Quanto all’illegittimità per incompetenza della delibera commissariale n. 133 del 5 dicembre 2015, con cui è stato approvato il progetto esecutivo del perito industriale Pienabarca, detta doglianza è destituita di fondamento: detta approvazione costituisce, infatti, una mera presa d’atto da parte del Commissario dell’affidamento dell’incarico avvenuto con delibera dirigenziale;
in ogni caso rientra tra le competenze della Giunta, e dunque, del Commissario, ai sensi dell’art. 48 del D.Lgs. 267 del 2000, l’approvazione di un progetto di opera pubblica.

Il progetto posto a base della gara per cui è causa, inoltre, riguardava lavori relativi alla messa a norma dell’impianto di illuminazione, contrariamente a quanto sostenuto dall’appellante.
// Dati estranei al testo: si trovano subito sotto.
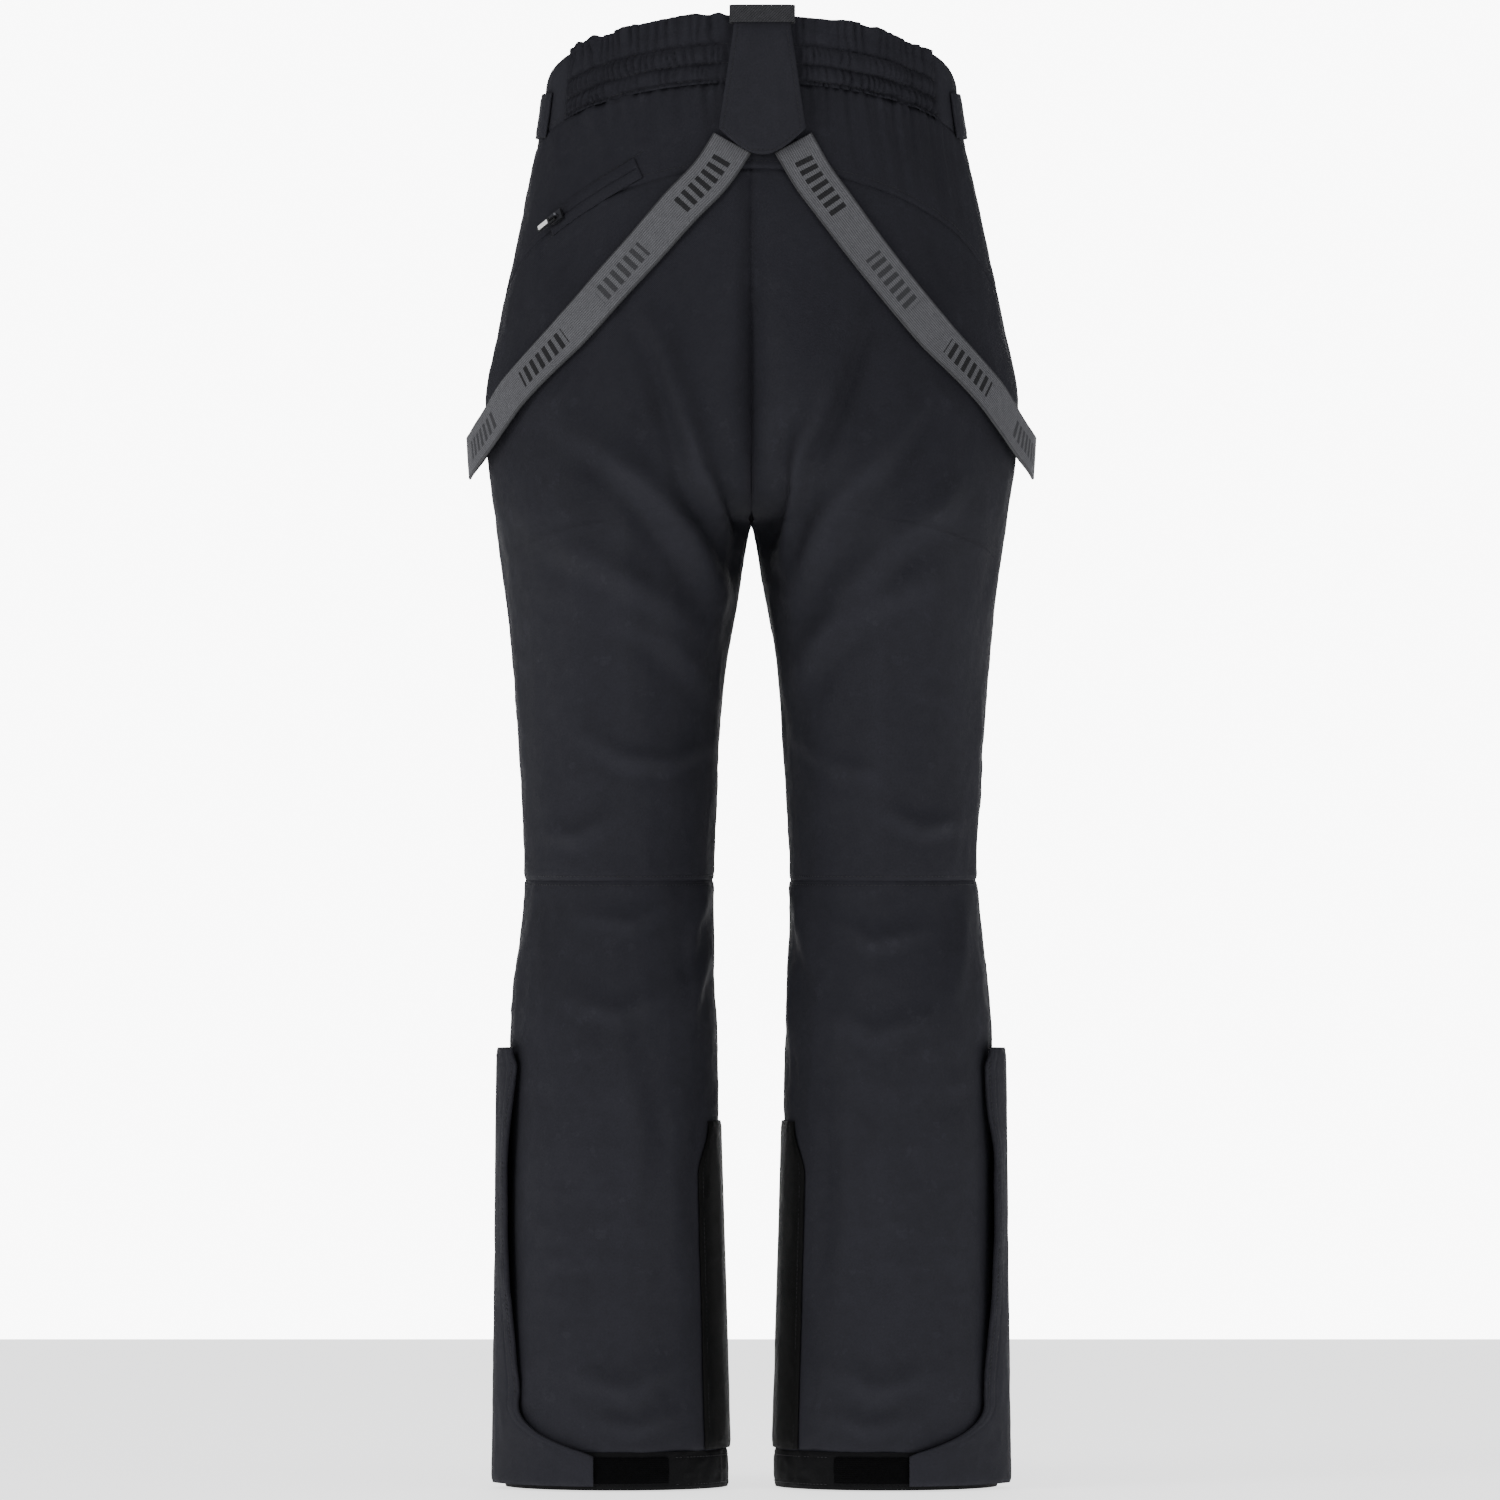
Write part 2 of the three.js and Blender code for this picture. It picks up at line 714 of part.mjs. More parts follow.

In relazione all’assunzione del mutuo per il finanziamento dell’intervento, nonostante il mancato inserimento della pubblica illuminazione nel piano pluriennale delle opere pubbliche e nell’elenco annuale, l’art. 128 comma 9 del D.Lgs. n.163 del 2006 stabilisce che “ le opere pubbliche, non inserite nel programma triennale, possono essere realizzate sulla base di autonomo piano finanziario che utilizzi risorse già previste tra i mezzi finanziari dell’amministrazione al momento della formazione dell’elenco”: pertanto, il mancato inserimento dell’opera nel programma triennale non implica l’illegittimità della sua esecuzione quando essa sia finanziata con fondi diversi da quelli previsti in sede di redazione del programma, quale ad esempio un prestito con la Cassa Depositi e prestiti come avvenuto nel caso di specie.

7. L’appello principale deve essere, pertanto, respinto perché in parte infondato, in parte inammissibile (con riguardo alla riproposizione dei motivi formulati in primo grado e non esaminati dal T.a.r. perché ritenuti assorbiti, che sono, nei termini di cui in motivazione, anche infondati).

Parimenti, deve essere respinto, in quanto infondato, l’appello incidentale.

Restano assorbiti i restanti motivi comunque inidonei a fondare una pronunzia di tipo diverso.

Sussistono giusti motivi, per la complessità delle questioni trattate, per disporre l’integrale compensazione tra le parti delle spese di giudizio.